PROVIDED INFORMATION =
------------

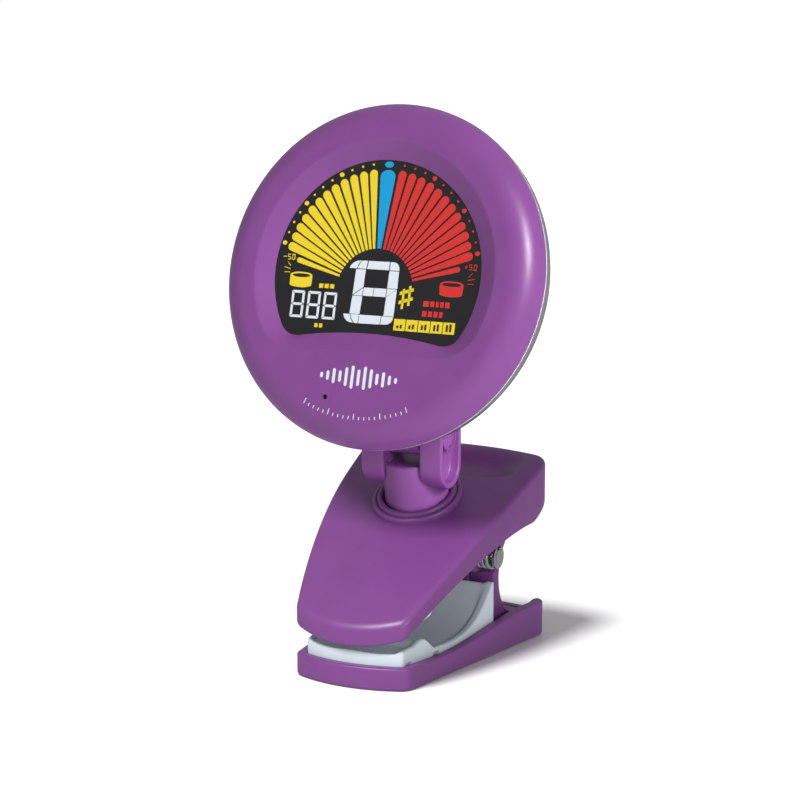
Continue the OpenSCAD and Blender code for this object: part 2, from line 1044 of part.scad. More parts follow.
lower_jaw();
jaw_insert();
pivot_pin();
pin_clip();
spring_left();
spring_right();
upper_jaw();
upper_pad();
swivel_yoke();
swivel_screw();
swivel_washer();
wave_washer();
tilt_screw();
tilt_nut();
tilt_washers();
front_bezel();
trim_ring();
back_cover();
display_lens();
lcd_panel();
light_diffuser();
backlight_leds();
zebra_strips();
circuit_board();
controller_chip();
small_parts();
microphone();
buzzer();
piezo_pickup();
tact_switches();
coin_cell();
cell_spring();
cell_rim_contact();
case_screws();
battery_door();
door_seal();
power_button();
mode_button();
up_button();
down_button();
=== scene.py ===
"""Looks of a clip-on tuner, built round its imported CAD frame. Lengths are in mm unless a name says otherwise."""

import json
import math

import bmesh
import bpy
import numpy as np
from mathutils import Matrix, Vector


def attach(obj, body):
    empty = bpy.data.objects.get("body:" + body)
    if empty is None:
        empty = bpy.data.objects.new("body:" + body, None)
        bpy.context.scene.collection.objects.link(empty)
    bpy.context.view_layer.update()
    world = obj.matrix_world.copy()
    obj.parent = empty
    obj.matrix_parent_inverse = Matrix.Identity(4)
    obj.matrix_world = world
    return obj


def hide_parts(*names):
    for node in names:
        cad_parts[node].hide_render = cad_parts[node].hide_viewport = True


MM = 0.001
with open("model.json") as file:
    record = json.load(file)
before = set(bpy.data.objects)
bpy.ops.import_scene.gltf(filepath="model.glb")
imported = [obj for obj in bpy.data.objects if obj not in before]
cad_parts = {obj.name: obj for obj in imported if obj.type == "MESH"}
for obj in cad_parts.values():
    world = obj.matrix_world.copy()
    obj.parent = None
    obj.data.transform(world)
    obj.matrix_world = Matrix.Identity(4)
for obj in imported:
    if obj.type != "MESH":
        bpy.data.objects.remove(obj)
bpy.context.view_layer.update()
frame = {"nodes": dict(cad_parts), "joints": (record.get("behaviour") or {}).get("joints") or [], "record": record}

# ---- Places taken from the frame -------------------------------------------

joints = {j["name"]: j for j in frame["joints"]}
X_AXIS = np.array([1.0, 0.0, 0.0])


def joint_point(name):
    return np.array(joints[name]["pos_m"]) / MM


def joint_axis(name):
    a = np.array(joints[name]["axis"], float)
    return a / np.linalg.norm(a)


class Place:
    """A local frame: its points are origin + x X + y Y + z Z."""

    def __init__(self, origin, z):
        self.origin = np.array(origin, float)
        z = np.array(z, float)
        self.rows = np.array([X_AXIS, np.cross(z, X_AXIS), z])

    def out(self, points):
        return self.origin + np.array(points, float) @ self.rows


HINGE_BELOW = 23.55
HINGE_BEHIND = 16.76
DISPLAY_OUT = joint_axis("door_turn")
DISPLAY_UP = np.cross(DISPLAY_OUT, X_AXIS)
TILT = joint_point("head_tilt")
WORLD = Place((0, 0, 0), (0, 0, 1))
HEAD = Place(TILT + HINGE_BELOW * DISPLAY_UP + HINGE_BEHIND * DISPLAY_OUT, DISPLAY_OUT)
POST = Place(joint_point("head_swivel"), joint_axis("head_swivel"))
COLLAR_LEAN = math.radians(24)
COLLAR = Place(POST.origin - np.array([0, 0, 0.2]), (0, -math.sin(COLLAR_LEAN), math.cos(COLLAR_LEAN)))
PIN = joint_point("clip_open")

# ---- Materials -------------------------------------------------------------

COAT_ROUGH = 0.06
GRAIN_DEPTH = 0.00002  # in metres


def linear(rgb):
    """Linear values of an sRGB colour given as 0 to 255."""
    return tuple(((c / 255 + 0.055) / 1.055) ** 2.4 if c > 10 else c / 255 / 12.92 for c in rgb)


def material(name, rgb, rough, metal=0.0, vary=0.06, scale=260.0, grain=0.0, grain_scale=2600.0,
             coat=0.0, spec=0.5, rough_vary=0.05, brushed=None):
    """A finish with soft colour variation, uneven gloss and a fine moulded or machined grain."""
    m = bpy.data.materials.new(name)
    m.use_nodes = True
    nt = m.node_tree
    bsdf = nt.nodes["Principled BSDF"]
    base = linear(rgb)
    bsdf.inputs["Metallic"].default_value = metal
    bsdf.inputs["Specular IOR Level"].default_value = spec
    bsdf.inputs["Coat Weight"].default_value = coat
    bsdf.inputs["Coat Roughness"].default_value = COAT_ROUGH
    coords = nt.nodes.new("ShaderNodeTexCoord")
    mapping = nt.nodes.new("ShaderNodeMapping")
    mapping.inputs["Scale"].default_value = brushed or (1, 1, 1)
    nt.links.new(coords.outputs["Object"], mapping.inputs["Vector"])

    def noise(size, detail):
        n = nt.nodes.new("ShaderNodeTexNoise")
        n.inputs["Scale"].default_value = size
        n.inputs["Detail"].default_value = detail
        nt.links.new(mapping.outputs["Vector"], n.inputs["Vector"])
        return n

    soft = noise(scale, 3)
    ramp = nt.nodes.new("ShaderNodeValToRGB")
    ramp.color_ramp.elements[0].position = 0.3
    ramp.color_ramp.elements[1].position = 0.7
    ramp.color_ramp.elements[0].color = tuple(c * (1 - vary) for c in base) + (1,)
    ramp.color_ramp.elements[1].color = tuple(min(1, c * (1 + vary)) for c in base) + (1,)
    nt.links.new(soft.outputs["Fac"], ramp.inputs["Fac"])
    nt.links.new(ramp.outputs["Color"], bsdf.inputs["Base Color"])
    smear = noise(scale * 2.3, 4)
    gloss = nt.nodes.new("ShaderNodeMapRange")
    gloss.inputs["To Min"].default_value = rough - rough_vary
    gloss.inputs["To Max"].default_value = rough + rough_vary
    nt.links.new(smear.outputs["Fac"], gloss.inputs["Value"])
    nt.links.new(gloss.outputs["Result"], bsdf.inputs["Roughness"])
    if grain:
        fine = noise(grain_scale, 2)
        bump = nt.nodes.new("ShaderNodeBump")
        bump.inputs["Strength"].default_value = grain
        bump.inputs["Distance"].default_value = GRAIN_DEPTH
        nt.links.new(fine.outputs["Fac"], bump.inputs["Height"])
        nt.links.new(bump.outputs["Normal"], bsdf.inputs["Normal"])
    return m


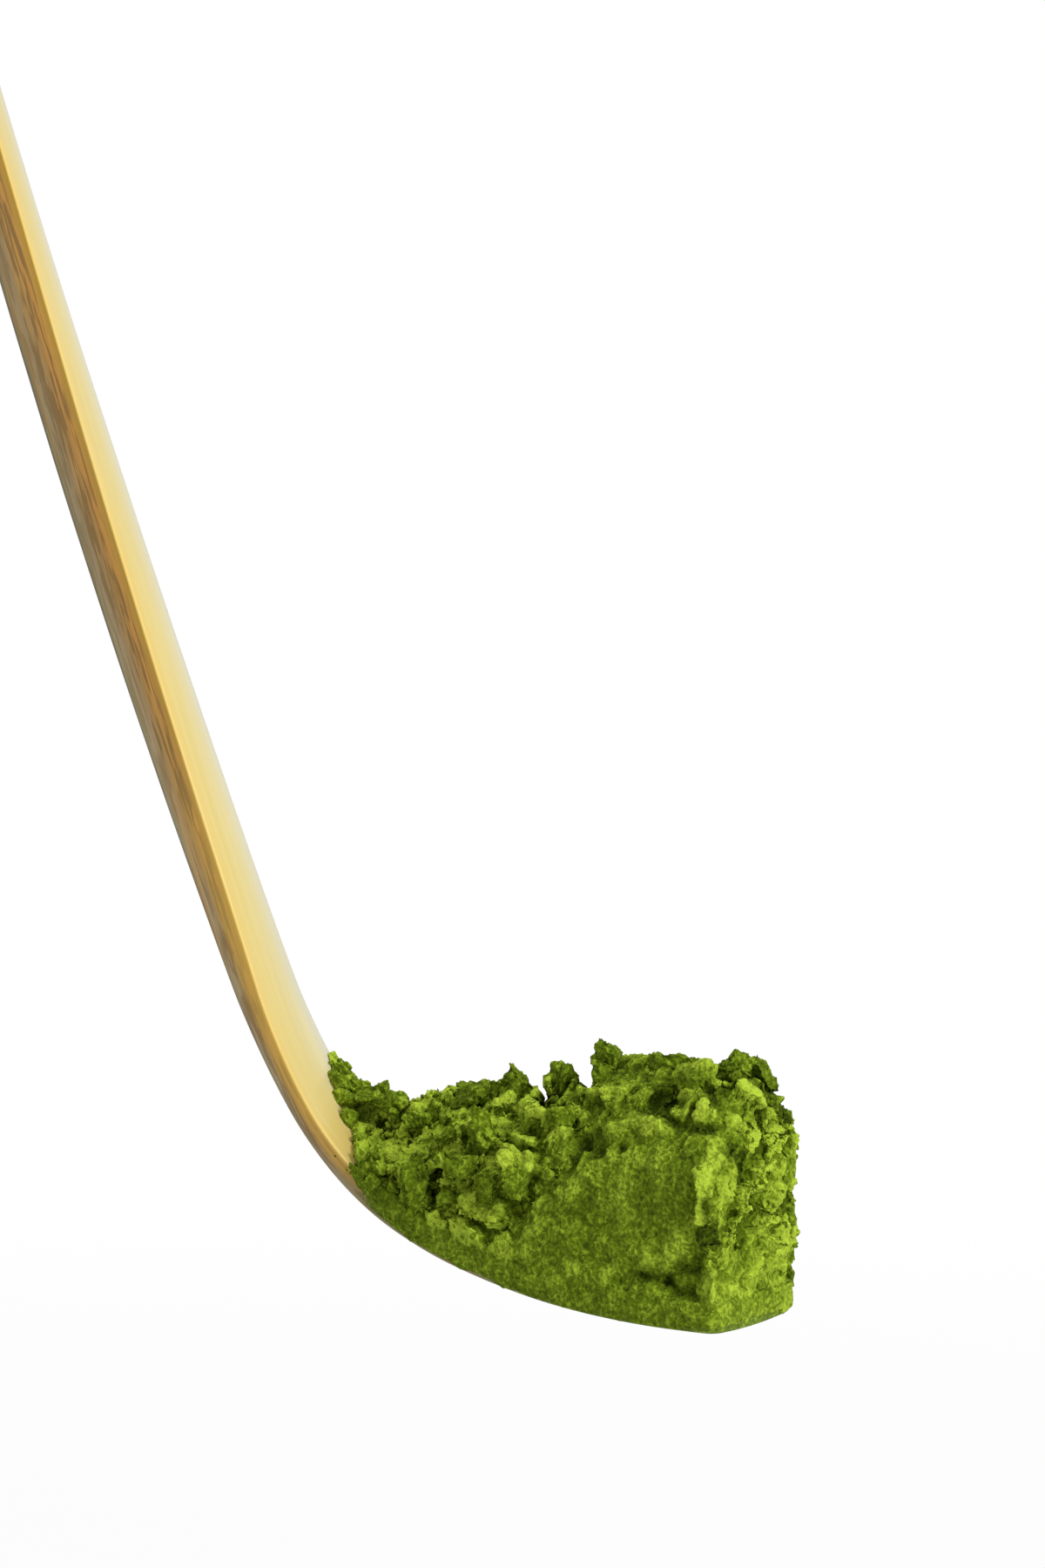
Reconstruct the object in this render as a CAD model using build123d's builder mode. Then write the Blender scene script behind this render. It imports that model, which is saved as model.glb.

------------

EXERCISE DIRECTIONS = In the data above, find the line that contains "pin_clip();" and the line that contains "if empty is". Repeat exactly those lines and every line between them, and only those.

WRITTEN RESPONSE =
pin_clip();
spring_left();
spring_right();
upper_jaw();
upper_pad();
swivel_yoke();
swivel_screw();
swivel_washer();
wave_washer();
tilt_screw();
tilt_nut();
tilt_washers();
front_bezel();
trim_ring();
back_cover();
display_lens();
lcd_panel();
light_diffuser();
backlight_leds();
zebra_strips();
circuit_board();
controller_chip();
small_parts();
microphone();
buzzer();
piezo_pickup();
tact_switches();
coin_cell();
cell_spring();
cell_rim_contact();
case_screws();
battery_door();
door_seal();
power_button();
mode_button();
up_button();
down_button();
=== scene.py ===
"""Looks of a clip-on tuner, built round its imported CAD frame. Lengths are in mm unless a name says otherwise."""

import json
import math

import bmesh
import bpy
import numpy as np
from mathutils import Matrix, Vector


def attach(obj, body):
    empty = bpy.data.objects.get("body:" + body)
    if empty is None:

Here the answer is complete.